Beberapa tahun lalu, terjadi tsunami Fukusima di Jepang. Bencana alam yang maha dahsat tersebut menyita perhatian, empati dan solideritas dunia: bantuan sandang, pangan dan papan berdatangan dan berlimpah dari seluruh penjuru dunia. Tanpa harus dijaga secara khusus bantuan tersebut tidak satupun yang hilang dicuri orang.
Hal ini sangat berbeda ketika bantuan bencana alam terjadi di negeri ini, selalu ada yang mengambil kesempatan atau keuntungan di saat saudara-saudaranya mengalami penderitaan, anehnya pencuri bantuan sosial tersebut bukan hanya dilakukan oleh mereka yang sedang kelaparan, bahkan dilakukan oleh mereka yang memiliki uang banyak, ada diantara mereka adalah pejabat negara yang mentalnya sangat busuk, belum lagi mereka yang ibarat “Maling Teriak Maling” mungkin lebih banyak lagi.
Selama tinggal di Jepang, penulis sempat mengunjungi beberapa prefektur (provinsi), sempat berkomunikasi dengan penduduk, baik yang tinggal di kota maupun di desa. Penulis sempat menanyakan, “Kenapa buah sankis dan buah mangga yang sudah masak/siap untuk dimakan dibiarkan berjatuhan, ikan segar yang berenang bebas di parit-parit tidak ada yang mengambilnya sekalipun tidak ada larangan mengambil buah dan ikan segar tersebut untuk dimakan?”.
Mereka menjawab, “buah dan ikan tersebut bukan miliknya, mereka tidak merasa menanam dan memeliharanya”. Penulis konfirmasi atau tanyakan langsung kepada Rahmi Dianty (puteri penulis yang saat ini studi PhD di Osaka University dan tinggal di sana) mengenai sikap masyarakat Jepang tersebut. Puteri penulis membenarkan hal yang penulis konfirmasi tersebut, “Selama ia tinggal di Osaka belum pernah mendengar ada pencuri”.
Penulis pernah mendengar kisah berikut ini. Diawal kemerdekaannya, pimpinan negara Singapura mengundang tokoh masyarakat dari berbagai golongan atau etnisitas. Beliau menyampaikan pidato perdananya seraya memohon kepada rakyatnya untuk membangun toilet (WC) di tempat-tempat umum. Setelah WC tersebut dibangun, dimintakan agar pada WC tersebut diselipkan sejumlah uang senilai 10 dolar, kemudian setelah tiga hari uang yang disimpan di WC tersebut diperiksa, apakah masih ada atau hilang.

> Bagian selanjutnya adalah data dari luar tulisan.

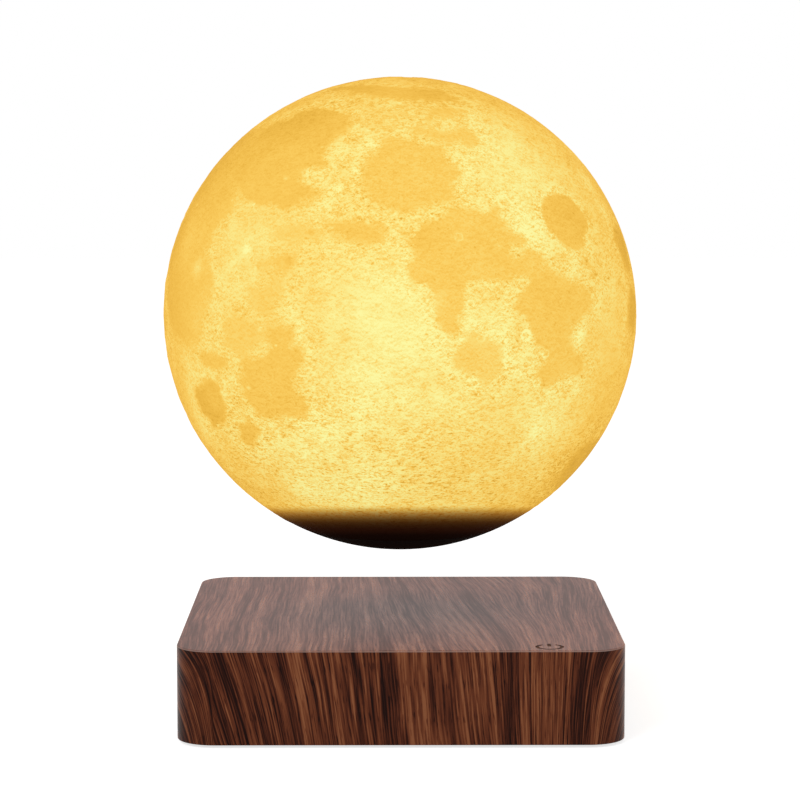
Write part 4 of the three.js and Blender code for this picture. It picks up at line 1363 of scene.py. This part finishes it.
@dataclass
class Globe:
    """The printed moon: its shell with a real relief, and the cap that closes it at the bottom."""

    centre: Vector
    radius: float
    opening_radius: float
    opening_gap: float
    moon_map: MoonMap
    wall: float = 1.8 * MM
    relief: float = 0.2 * MM
    sea_depth_share: float = 0.35
    sink: float = 0.1 * MM
    smooth_border: float = math.radians(16)
    sides: int = 512
    rings: int = 178
    inner_rings: int = 10
    plug_sides: int = 128
    plug_rings: int = 14
    plug_inset: float = 0.4 * MM

    def sphere(self, radius: float, rings: int) -> np.ndarray:
        """Unit vectors of rings from the opening's rim up to the pole, and the pole.

        Args:
            radius: The sphere's radius, on which the rim's latitude depends.
            rings: The number of rings.

        Returns:
            One row each.
        """
        latitudes = np.linspace(-math.acos(self.opening_radius / radius), QUARTER_TURN, rings + 1)[:-1]
        longitudes = np.arange(self.sides) * FULL_TURN / self.sides
        lat, lon = np.meshgrid(latitudes, longitudes, indexing="ij")
        points = np.stack([np.cos(lat) * np.cos(lon), np.cos(lat) * np.sin(lon), np.sin(lat)], -1)
        return np.vstack([points.reshape(-1, 3), [[0, 0, 1]]])

    def build_shell(self) -> Object:
        """Builds the shell as one closed body, with the map's fields on its points.

        Returns:
            The shell, in place.
        """
        outside = self.sphere(self.radius, self.rings)
        sea, sea_level = self.moon_map.seas(outside)
        heights, rims = self.moon_map.relief(outside, sea)
        rim = -math.acos(self.opening_radius / self.radius)
        rise = np.clip((np.arcsin(outside[:, 2]) - rim) / self.smooth_border, 0, 1)
        lift = self.relief * (heights - self.sea_depth_share * np.clip(sea / 4, 0, 1)) * rise
        outer = outside * (self.radius - self.sink + lift)[:, None]
        inner_radius = self.radius - self.wall
        inner = self.sphere(inner_radius, self.inner_rings) * inner_radius
        shell = new_object("printed_moon_shell", np.vstack([outer, inner]) + np.array(self.centre),
                           self.shell_faces(len(outer)))
        fields = {"sea": sea, "sea_level": sea_level, "land_level": self.moon_map.land(outside),
                  "rim": rims, "roughness": self.moon_map.roughness(outside)}
        for name, values in fields.items():
            attribute = shell.data.attributes.new(name, "FLOAT", "POINT")
            padded = np.append(values, np.zeros(len(inner))).astype(np.float32)
            attribute.data.foreach_set("value", padded)
        smooth(shell, math.radians(60))
        return shell

    def shell_faces(self, first_inner: int) -> list[list[int]]:
        """Faces of the outside, the inside and the lip of the opening.

        Args:
            first_inner: The number of the first point of the inside.

        Returns:
            Corner numbers of each face.
        """
        sides = self.sides
        faces = ring_faces(self.rings, sides).tolist()
        faces += ring_faces(self.inner_rings, sides, first_inner)[:, ::-1].tolist()
        top, inner_top = first_inner - 1, first_inner + self.inner_rings * sides
        last, inner_last = top - sides, inner_top - sides
        for i in range(sides):
            j = (i + 1) % sides
            faces.append([last + i, last + j, top])
            faces.append([inner_last + j, inner_last + i, inner_top])
            faces.append([j, i, first_inner + i, first_inner + j])
        return faces

    def build_plug(self) -> Object:
        """Builds the cap in the opening, flush with the shell.

        Returns:
            The cap, in place.
        """
        edge = self.opening_radius - self.opening_gap
        rim = -math.acos(edge / self.radius)
        radius = self.radius - self.sink
        profile = arc(radius, np.linspace(-QUARTER_TURN, rim, self.plug_rings + 1))
        profile[0] = (0.0, -radius)
        top = radius * math.sin(rim)
        plug = turned("printed_bottom_cap", [*profile, (edge - self.plug_inset, top), (0.0, top)],
                      self.plug_sides)
        plug.data.transform(Matrix.Translation(self.centre))
        smooth(plug)
        return plug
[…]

Hasil pemeriksaan, menunjukkan ada uang yang hilang dan sebagian besar masih utuh (tidak hilang). Uang yang hilang diganti kembali, kemudian tiga hari berikutnya diperiksa lagi, hasilnya utuh (tidak ada lagi yang hilang).

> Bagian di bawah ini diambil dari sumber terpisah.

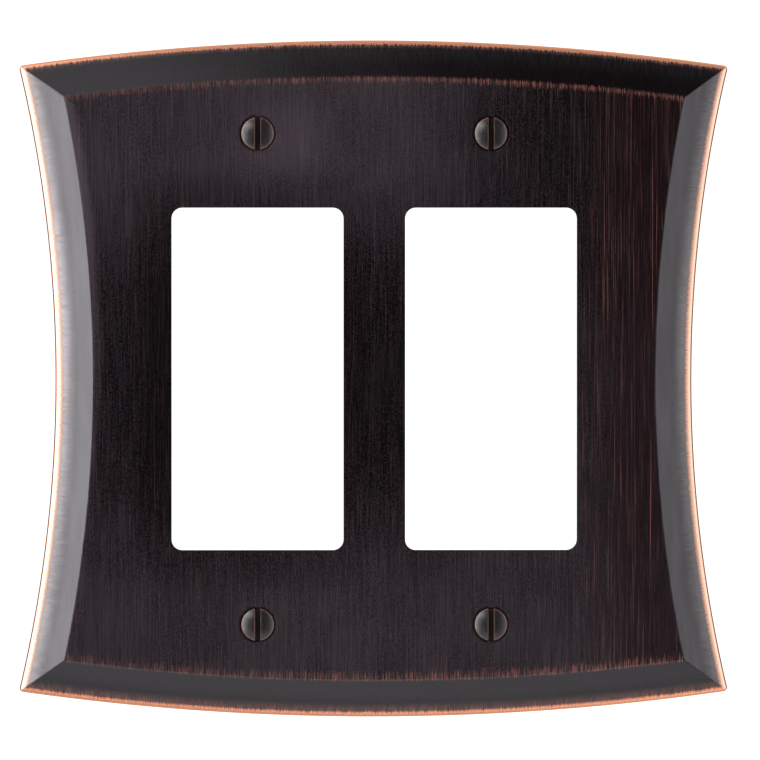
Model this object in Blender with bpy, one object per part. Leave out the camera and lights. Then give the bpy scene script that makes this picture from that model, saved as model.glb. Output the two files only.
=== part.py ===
"""Two-gang decorator wall plate with its four mounting screws.

The plate stands as it is fitted: X runs to the right, Z runs up and the face looks towards -Y.
The origin is the plate's centre on the wall, so the plate fills Y from -DEPTH to 0 and the screws
run on behind it. Every length is in metres.

The outline has four arcs: the top and bottom bulge outwards and the two sides pull inwards. Each
level of the casting is the same outline moved inwards, so its bevel keeps one width and its
corners are mitred.
"""

import math

import bmesh
import bpy
from mathutils import Vector

INCH = 0.0254

# Outline at the wall, before its corners are rounded
CORNER_WIDTH = 0.1402
WAIST_WIDTH = 0.1257
CROWN_HEIGHT = 0.1336
CORNER_HEIGHT = 0.1235
CORNER_RADIUS = 0.0008

# Section through the casting
DEPTH = 0.0065
FACE_THICKNESS = 0.0022
LIP_HEIGHT = 0.0014
BEVEL_WIDTH = 0.0075
FOOT_WIDTH = 0.0025
HOLLOW_TOP_INSET = 0.0090
LIP_RADIUS = 0.0007
RIDGE_RADIUS = 0.0004

# Device openings
GANG_SPACING = 1.812 * INCH
OPENING_WIDTH = 0.0339
OPENING_HEIGHT = 0.0675
OPENING_RADIUS = 0.0021

# Screw holes
HOLE_SPACING = 3.812 * INCH
HOLE_RADIUS = 0.0020
COUNTERSINK_RADIUS = 0.0038
CONE_ANGLE = math.radians(82 / 2)
BOSS_RADIUS = 0.0045
BOSS_LENGTH = 0.0040

# Oval-head machine screws, number 6
HEAD_RADIUS = 0.0032
HEAD_RECESS = 0.0001
HEAD_LAND = 0.0001
HEAD_RISE = 0.0010
SHANK_RADIUS = 0.0017
SCREW_LENGTH = 0.75 * INCH
TIP_CHAMFER = 0.0005
SLOT_WIDTH = 0.0011
SLOT_DEPTH = 0.0014

# Fineness of the facets
ARC_STEPS = 16
FILLET_STEPS = 4
TURNED_STEPS = 32
DOME_STEPS = 5

OVERSHOOT = 0.001  # how far a cutter runs past the faces that it cuts
SMOOTH_ANGLE = math.radians(35)


def clear_scene():
    for obj in list(bpy.data.objects):
        bpy.data.objects.remove(obj, do_unlink=True)


def fillet(before, corner, after, radius):
    """The points of a round of this radius at a corner, from the side of before to that of after."""
    back = (before - corner).normalized()
    ahead = (after - corner).normalized()
    half_angle = back.angle(ahead) / 2
    centre = corner + (back + ahead).normalized() * radius / math.sin(half_angle)
    start = corner + back * radius / math.tan(half_angle) - centre
    sweep = -start.angle_signed(corner + ahead * radius / math.tan(half_angle) - centre)
    points = []
    for step in range(FILLET_STEPS + 1):
        angle = sweep * step / FILLET_STEPS
        turned = Vector(
            (
                start.x * math.cos(angle) - start.y * math.sin(angle),
                start.x * math.sin(angle) + start.y * math.cos(angle),
            )
        )
        points.append(centre + turned)
    return points


def arc_radius(chord, rise):
    return (chord**2 / 4 + rise**2) / (2 * rise)


def plate_outline(inset, corner_radius=CORNER_RADIUS):
    """The plate's outline in X and Z, moved inwards by inset, anticlockwise from the lower right corner."""
    side_rise = (CORNER_WIDTH - WAIST_WIDTH) / 2
    crown_rise = (CROWN_HEIGHT - CORNER_HEIGHT) / 2
    side_radius = arc_radius(CORNER_HEIGHT, side_rise)
    crown_radius = arc_radius(CORNER_WIDTH, crown_rise)
    side_centre = WAIST_WIDTH / 2 + side_radius
    crown_centre = CROWN_HEIGHT / 2 - crown_radius
    side_radius += inset
    crown_radius -= inset

    # the corner is where the two moved arcs cross
    span = math.hypot(side_centre, crown_centre)
    along = (crown_radius**2 - side_radius**2 + span**2) / (2 * span)
    across = math.sqrt(crown_radius**2 - along**2)
    to_side = Vector((side_centre, -crown_centre)) / span
    corner = Vector((0, crown_centre)) + to_side * along + Vector((-to_side.y, to_side.x)) * across

    side_angle = math.asin(corner.y / side_radius)
    crown_angle = math.asin(corner.x / crown_radius)
    fractions = [2 * step / ARC_STEPS - 1 for step in range(1, ARC_STEPS)]
    right = []
    top = []
    for fraction in fractions:
        angle = side_angle * fraction
        right.append(Vector((side_centre - side_radius * math.cos(angle), side_radius * math.sin(angle))))
        angle = crown_angle * fraction
        top.append(Vector((-crown_radius * math.sin(angle), crown_centre + crown_radius * math.cos(angle))))

    half = right + fillet(right[-1], corner, top[0], corner_radius) + top
    upper_left = Vector((-corner.x, corner.y))
    half += fillet(top[-1], upper_left, Vector((-right[-1].x, right[-1].y)), corner_radius)
    return half + [-point for point in half]


def rectangle_outline(width, height, radius):
    """A rectangle with round corners in X and Z, anticlockwise."""
    signs = ((1, -1), (1, 1), (-1, 1), (-1, -1))
    corners = [Vector((x * width / 2, z * height / 2)) for x, z in signs]
    points = []
    for index, corner in enumerate(corners):
        points += fillet(corners[index - 1], corner, corners[(index + 1) % 4], radius)
    return points


def circle_outline(radius):
    turns = [2 * math.pi * step / TURNED_STEPS for step in range(TURNED_STEPS)]
    return [Vector((radius * math.cos(turn), radius * math.sin(turn))) for turn in turns]


def make_solid(name, levels, place=(0, 0, 0)):
    """A closed solid through outlines of equal point counts: levels is (outline, Y) from back to front."""
    mesh = bpy.data.meshes.new(name)
    bm = bmesh.new()
    rings = []
    for outline, y in levels:
        rings.append([bm.verts.new((point.x, y, point.y)) for point in outline])
    for lower, upper in zip(rings, rings[1:]):
        for index, vertex in enumerate(lower):
            bm.faces.new((lower[index - 1], vertex, upper[index], upper[index - 1]))
    bm.faces.new(rings[0])
    bm.faces.new(rings[-1])
    bmesh.ops.recalc_face_normals(bm, faces=bm.faces)
    bm.to_mesh(mesh)
    bm.free()
    obj = bpy.data.objects.new(name, mesh)
    obj.location = place
    bpy.context.scene.collection.objects.link(obj)
    return obj


def add_boolean(obj, tool, operation):
    """Cuts tool from obj, or joins it on, and keeps the tool out of the model."""
    modifier = obj.modifiers.new(tool.name, "BOOLEAN")
    modifier.operation = operation
    modifier.solver = "EXACT"
    modifier.object = tool
    tool.hide_render = True
    tool.display_type = "WIRE"


def shade_round(obj):
    obj.data.shade_smooth()
    obj.data.set_sharp_from_angle(angle=SMOOTH_ANGLE)


def make_material(name, colour, roughness):
    material = bpy.data.materials.new(name)
    material.use_nodes = True
    shader = material.node_tree.nodes["Principled BSDF"]
    shader.inputs["Base Color"].default_value = (*colour, 1)
    shader.inputs["Metallic"].default_value = 1
    shader.inputs["Roughness"].default_value = roughness
    return material


def make_casting():
    """The plate's outside as a solid block, from its flat foot to its face."""
    foot = Vector((0, 0))
    lip = Vector((0, LIP_HEIGHT))
    ridge = Vector((BEVEL_WIDTH, DEPTH))
    face = Vector((2 * BEVEL_WIDTH, DEPTH))
    section = [foot, *fillet(foot, lip, ridge, LIP_RADIUS), *fillet(lip, ridge, face, RIDGE_RADIUS)]
    levels = [(plate_outline(inset), -height) for inset, height in section]
    return make_solid("cover_plate", levels)


def make_hollow():
    """The space behind the face: it narrows towards the face, as the bevel outside does."""
    mouth = plate_outline(FOOT_WIDTH)
    roof = plate_outline(HOLLOW_TOP_INSET)
    return make_solid("hollow", [(mouth, OVERSHOOT), (mouth, 0), (roof, FACE_THICKNESS - DEPTH)])


def make_boss(name, x, z):
    """The thick collar behind the face that a countersink needs."""
    outline = circle_outline(BOSS_RADIUS)
    levels = [(outline, BOSS_LENGTH - DEPTH), (outline, FACE_THICKNESS / 2 - DEPTH)]
    return make_solid(name, levels, (x, 0, z))


def make_opening(name, x):
    outline = rectangle_outline(OPENING_WIDTH, OPENING_HEIGHT, OPENING_RADIUS)
    return make_solid(name, [(outline, OVERSHOOT), (outline, -DEPTH - OVERSHOOT)], (x, 0, 0))


def make_screw_hole(name, x, z):
    """A clearance hole whose mouth is countersunk for the screw's head."""
    sink_depth = (COUNTERSINK_RADIUS - HOLE_RADIUS) / math.tan(CONE_ANGLE)
    drill = circle_outline(HOLE_RADIUS)
    flare = circle_outline(COUNTERSINK_RADIUS + OVERSHOOT * math.tan(CONE_ANGLE))
    levels = [(drill, OVERSHOOT), (drill, sink_depth - DEPTH), (flare, -DEPTH - OVERSHOOT)]
    return make_solid(name, levels, (x, 0, z))


def make_plate(corners):
    """The finished casting: hollowed out, with bosses, two openings and a hole at each screw."""
    plate = make_casting()
    add_boolean(plate, make_hollow(), "DIFFERENCE")
    for name, (x, z) in corners.items():
        add_boolean(plate, make_boss(f"boss_{name}", x, z), "UNION")
    for name, side in (("left", -1), ("right", 1)):
        add_boolean(plate, make_opening(f"opening_{name}", side * GANG_SPACING / 2), "DIFFERENCE")
    for name, (x, z) in corners.items():
        add_boolean(plate, make_screw_hole(f"hole_{name}", x, z), "DIFFERENCE")
    plate.data.materials.append(make_material("rubbed_bronze", (0.030, 0.020, 0.022), 0.38))
    shade_round(plate)


def screw_section():
    """The screw's turned profile as (radius, Y) from tip to crown, with Y = 0 on the plate's face."""
    land_back = HEAD_RECESS + HEAD_LAND
    cone_depth = (HEAD_RADIUS - SHANK_RADIUS) / math.tan(CONE_ANGLE)
    tip = HEAD_RECESS + SCREW_LENGTH
    section = [
        (SHANK_RADIUS - TIP_CHAMFER, tip),
        (SHANK_RADIUS, tip - TIP_CHAMFER),
        (SHANK_RADIUS, land_back + cone_depth),
        (HEAD_RADIUS, land_back),
    ]
    dome_radius = arc_radius(2 * HEAD_RADIUS, HEAD_RISE)
    dome_angle = math.asin(HEAD_RADIUS / dome_radius)
    for step in range(DOME_STEPS):
        angle = dome_angle * (1 - step / DOME_STEPS)
        rise = dome_radius * math.cos(angle) - (dome_radius - HEAD_RISE)
        section.append((dome_radius * math.sin(angle), HEAD_RECESS - rise))
    return section


def make_screw(name, x, z, material):
    """A slotted oval-head screw whose origin is on its own axis, level with the plate's face."""
    levels = [(circle_outline(radius), y) for radius, y in screw_section()]
    screw = make_solid(f"screw_{name}", levels, (x, -DEPTH, z))
    slot_outline = rectangle_outline(SLOT_WIDTH, 3 * HEAD_RADIUS, SLOT_WIDTH / 8)
    crown = HEAD_RECESS - HEAD_RISE
    slot_levels = [(slot_outline, crown + SLOT_DEPTH), (slot_outline, crown - OVERSHOOT)]
    slot = make_solid(f"slot_{name}", slot_levels)
    slot.parent = screw
    add_boolean(screw, slot, "DIFFERENCE")
    screw.data.materials.append(material)
    shade_round(screw)


def main():
    clear_scene()
    x = GANG_SPACING / 2
    z = HOLE_SPACING / 2
    corners = {
        "upper_left": (-x, z),
        "upper_right": (x, z),
        "lower_left": (-x, -z),
        "lower_right": (x, -z),
    }
    make_plate(corners)
    screw_metal = make_material("dark_bronze", (0.035, 0.025, 0.022), 0.32)
    for name, (x, z) in corners.items():
        make_screw(name, x, z, screw_metal)


main()
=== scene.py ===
"""Looks of the two-gang decorator wall plate: a rubbed-bronze casting and its four screws.

The plate stands as it is fitted, with X to the right, Z up and its face towards -Y. Lengths are in
metres, except inside the shaders, which work in millimetres.
"""

import math

import bmesh
import bpy
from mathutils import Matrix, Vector


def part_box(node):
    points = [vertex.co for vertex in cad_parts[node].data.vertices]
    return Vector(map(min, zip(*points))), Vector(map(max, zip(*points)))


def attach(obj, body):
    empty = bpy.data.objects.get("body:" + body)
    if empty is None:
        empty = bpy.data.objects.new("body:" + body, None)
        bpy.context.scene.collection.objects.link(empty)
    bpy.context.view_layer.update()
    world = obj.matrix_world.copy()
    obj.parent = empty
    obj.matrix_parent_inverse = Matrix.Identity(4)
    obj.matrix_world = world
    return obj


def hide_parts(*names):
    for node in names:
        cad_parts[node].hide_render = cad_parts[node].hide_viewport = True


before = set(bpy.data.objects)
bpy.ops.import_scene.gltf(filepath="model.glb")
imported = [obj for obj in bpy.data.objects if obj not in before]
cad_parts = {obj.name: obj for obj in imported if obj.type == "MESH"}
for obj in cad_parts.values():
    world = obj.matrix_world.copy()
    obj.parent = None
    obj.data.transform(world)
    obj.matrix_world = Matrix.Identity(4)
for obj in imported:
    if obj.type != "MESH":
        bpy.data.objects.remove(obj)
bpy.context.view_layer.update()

PLATE_LOW, PLATE_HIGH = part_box("cover_plate")
SCREWS = [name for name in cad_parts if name.startswith("screw_")]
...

Pimpinan negara kembali mengundang tokoh masyarakat seraya menyampaikan ucapan terima kasih kepada masyarakat Singapura, yakni masyarakat Singapura bukan pencuri.
Berdasarkan percobaan sederhana tersebut kepala negara berkeyakinan pada saatnya nanti Singapura akan menjadi negara maju di Asia, bahkan di dunia karena rakyatnya bukan pencuri. Tanda-tanda kemajuan negara singa tersebut mulai tampak sekarang ini.
Bangaimana dengan bangsa kita, Indonesia?.
Dari kecil kita dididik oleh orang tua, guru dan ustaz untuk tidak boleh mencuri dan tidak boleh berbohong. Namun kenyataannya pencuri bergentayangan di sekitar kita di negeri ini dalam berbagai sosoknya dari yang tampil kumuh hingga yang tampil parlente/berdasi, mereka menjadi pencuri melalui berbagai modul operandinya dari cara yang nyata hingga cara yang tersembunyi tanpa merasa malu dan merasa berdosa.
Boleh jadi, banyaknya pencuri menjadi faktor yang menyebabkan sulitnya bangsa ini mengalami kemajuan, tetap saja dalam status “Negara Sedang Berkembang”. Fenomena ini cukup menjadi bukti bahwa ada sesuatu yang salah dari apa yang kita pelajari dan dari apa yang kita ajarkan selama ini. Selaku orang yang mengaku beragama, semestinya kita malu melihat kondisi bangsa yang dihuni oleh banyak pencuri.